AUGUSTA, Maine — Rather than approve large-scale metallic mineral mining rules that have been under development for a year, the Maine House of Representatives recently voted to send the rules back to state regulators for a do-over.
The lopsided vote came over the objections of an Aroostook County representative who said the move would kill desperately needed jobs.
“Mining has to do with jobs in northern Maine,” said Rep. Allen Michael Nadeau, R-Fort Kent. “Just load me up with some EBT cards, load up about 20,000 of them and I’ll hand them out to my constituents.”
EBT cards, which are the focus of an anti-fraud initiative by the LePage Administration, are essentially debit cards that are used to distribute state welfare programs such as food stamps.
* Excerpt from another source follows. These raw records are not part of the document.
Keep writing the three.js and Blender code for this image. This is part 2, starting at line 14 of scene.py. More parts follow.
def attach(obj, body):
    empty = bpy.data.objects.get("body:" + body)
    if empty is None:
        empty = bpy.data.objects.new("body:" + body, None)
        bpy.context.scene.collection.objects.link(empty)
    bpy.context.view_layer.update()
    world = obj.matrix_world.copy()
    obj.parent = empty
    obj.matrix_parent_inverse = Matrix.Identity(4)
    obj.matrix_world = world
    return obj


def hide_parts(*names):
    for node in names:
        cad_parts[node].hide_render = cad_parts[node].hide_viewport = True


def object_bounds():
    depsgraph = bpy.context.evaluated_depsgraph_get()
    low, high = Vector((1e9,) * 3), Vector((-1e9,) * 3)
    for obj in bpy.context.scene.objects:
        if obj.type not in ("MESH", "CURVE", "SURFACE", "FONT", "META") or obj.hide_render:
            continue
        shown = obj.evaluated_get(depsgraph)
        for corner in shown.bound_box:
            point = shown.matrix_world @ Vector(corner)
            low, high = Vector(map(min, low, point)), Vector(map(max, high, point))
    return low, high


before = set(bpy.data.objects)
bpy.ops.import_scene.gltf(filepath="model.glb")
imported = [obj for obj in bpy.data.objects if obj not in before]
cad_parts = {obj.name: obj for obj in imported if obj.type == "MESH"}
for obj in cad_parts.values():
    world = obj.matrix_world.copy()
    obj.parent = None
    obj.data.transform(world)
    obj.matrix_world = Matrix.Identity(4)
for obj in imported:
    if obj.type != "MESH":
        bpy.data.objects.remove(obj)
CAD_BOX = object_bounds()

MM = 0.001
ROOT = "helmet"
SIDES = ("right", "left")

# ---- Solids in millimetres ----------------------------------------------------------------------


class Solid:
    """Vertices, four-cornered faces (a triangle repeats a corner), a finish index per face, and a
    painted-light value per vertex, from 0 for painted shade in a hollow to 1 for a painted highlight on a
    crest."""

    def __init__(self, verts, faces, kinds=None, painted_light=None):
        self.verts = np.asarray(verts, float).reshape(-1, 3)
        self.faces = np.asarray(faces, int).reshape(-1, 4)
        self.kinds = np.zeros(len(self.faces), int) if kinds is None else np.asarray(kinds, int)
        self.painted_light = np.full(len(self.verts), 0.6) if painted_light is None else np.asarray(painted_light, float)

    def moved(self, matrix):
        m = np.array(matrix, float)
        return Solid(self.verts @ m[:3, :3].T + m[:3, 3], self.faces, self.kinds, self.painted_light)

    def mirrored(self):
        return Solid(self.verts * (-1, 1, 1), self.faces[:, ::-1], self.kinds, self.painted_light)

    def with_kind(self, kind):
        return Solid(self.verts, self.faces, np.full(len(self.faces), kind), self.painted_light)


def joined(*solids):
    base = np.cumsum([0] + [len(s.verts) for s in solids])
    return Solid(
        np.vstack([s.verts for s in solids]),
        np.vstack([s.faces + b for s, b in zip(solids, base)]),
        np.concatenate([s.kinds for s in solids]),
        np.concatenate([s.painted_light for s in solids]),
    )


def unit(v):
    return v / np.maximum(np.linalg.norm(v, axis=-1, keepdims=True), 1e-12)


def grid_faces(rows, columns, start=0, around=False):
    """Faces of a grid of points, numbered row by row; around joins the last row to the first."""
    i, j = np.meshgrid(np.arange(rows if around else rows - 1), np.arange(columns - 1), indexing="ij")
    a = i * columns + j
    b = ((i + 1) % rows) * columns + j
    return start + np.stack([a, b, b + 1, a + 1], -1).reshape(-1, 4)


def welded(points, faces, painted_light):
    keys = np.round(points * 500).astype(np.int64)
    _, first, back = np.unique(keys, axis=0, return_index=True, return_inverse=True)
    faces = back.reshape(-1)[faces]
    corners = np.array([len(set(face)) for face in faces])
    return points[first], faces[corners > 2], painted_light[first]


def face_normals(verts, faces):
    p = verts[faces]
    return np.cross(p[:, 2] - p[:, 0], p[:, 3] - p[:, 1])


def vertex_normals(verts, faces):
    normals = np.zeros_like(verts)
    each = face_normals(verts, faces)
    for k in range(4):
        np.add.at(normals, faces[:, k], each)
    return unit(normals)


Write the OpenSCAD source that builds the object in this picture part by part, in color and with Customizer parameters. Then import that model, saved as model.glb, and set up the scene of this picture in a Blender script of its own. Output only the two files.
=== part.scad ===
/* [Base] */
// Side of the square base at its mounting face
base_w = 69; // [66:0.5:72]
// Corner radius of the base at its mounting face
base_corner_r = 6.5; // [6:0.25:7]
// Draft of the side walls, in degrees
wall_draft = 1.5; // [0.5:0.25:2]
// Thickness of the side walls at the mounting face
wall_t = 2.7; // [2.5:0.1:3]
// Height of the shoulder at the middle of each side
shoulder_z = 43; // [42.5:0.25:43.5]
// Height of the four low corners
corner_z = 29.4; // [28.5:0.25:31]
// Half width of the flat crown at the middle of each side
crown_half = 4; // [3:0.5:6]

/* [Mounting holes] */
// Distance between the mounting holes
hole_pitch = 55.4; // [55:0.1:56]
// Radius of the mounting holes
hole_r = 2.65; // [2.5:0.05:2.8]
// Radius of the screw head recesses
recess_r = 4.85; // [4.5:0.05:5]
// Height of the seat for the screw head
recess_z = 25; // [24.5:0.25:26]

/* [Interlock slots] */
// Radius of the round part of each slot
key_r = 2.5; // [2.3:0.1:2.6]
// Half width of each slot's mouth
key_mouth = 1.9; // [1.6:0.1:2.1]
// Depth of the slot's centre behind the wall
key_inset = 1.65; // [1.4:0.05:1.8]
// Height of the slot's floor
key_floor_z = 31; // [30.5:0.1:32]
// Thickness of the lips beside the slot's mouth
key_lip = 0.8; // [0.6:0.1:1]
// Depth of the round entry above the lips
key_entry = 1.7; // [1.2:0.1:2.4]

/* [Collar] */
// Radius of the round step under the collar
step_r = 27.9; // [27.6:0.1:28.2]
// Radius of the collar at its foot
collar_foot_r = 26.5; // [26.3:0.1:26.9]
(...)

Despite arguments such as that one, the mining rules, which were developed by the Department of Environmental Protection and recommended by the Board of Environmental Protection, were rejected with a 98-39 vote in favor of LD 1772, a resolve which sends the rules back to the DEP for reconsideration.
Chief among the arguments against the rules was that they don’t adequately protect Maine’s groundwater and other natural resources and that they don’t require enough financial guarantees from mine owners to ensure that the sites are cleaned up after a mining operation is over.
“We must make sure that taxpayers are not held responsible for cleaning up sites for decades, as has often happened in our state,” said Rep. Joan Welsh, D-Rockport, who chairs the Legislature’s Environment and Natural Resources Committee. The committee recommended against the new mining rules in early March with an 8-3 vote, with Democrats in the majority.
Rep. Gay Grant, D-Gardiner, who is also a member of the Natural Resources Committee, said she and others believe the mining rules do not conform to the content of LD 1853, a bill passed in 2012 that called for development of rules to restart a mining industry in Maine that has been dormant for decades. Though that bill stemmed from a stated interest by Canadian timber company JD Irving Ltd. to mine for copper and zinc on a 500-acre site it owns on Bald Mountain in Aroostook County, the rules would apply to all of Maine.
Grant said one of her biggest problems with the rules is that the citizen-led Board of Environmental Protection loosened some of the rules that were proposed by the DEP. Among them is a clause inserted into the rules that would have allowed post-closure water treatment around a mine “for 30 years or more.” The rules also would have allowed the existence of “wet mine waste units,” which are essentially pools of mineral-contaminated water, by not classifying the pools as mine waste.
“Groundwater must not be contaminated outside the mining area and acid ponds must not stand in perpetuity in our state,” said Grant. “It is clear that the law enacted in the 125th Legislature was drafted to protect Maine from mining. These rules fail to do that.”
Rep. Richard Campbell, R-Orrington, also a member of the Natural Resources Committee, disagreed.
“I hope you consider that those rules were made by departments which abided by the law. … If you don’t like mining, then change the law,” said Campbell. “Don’t do it through rulemaking.”
LD 1772, the bill that passed through the House Monday, requires the rules to be rewritten and submitted to the Legislature by Feb. 1, 2016. The bill faces further votes in the House and Senate.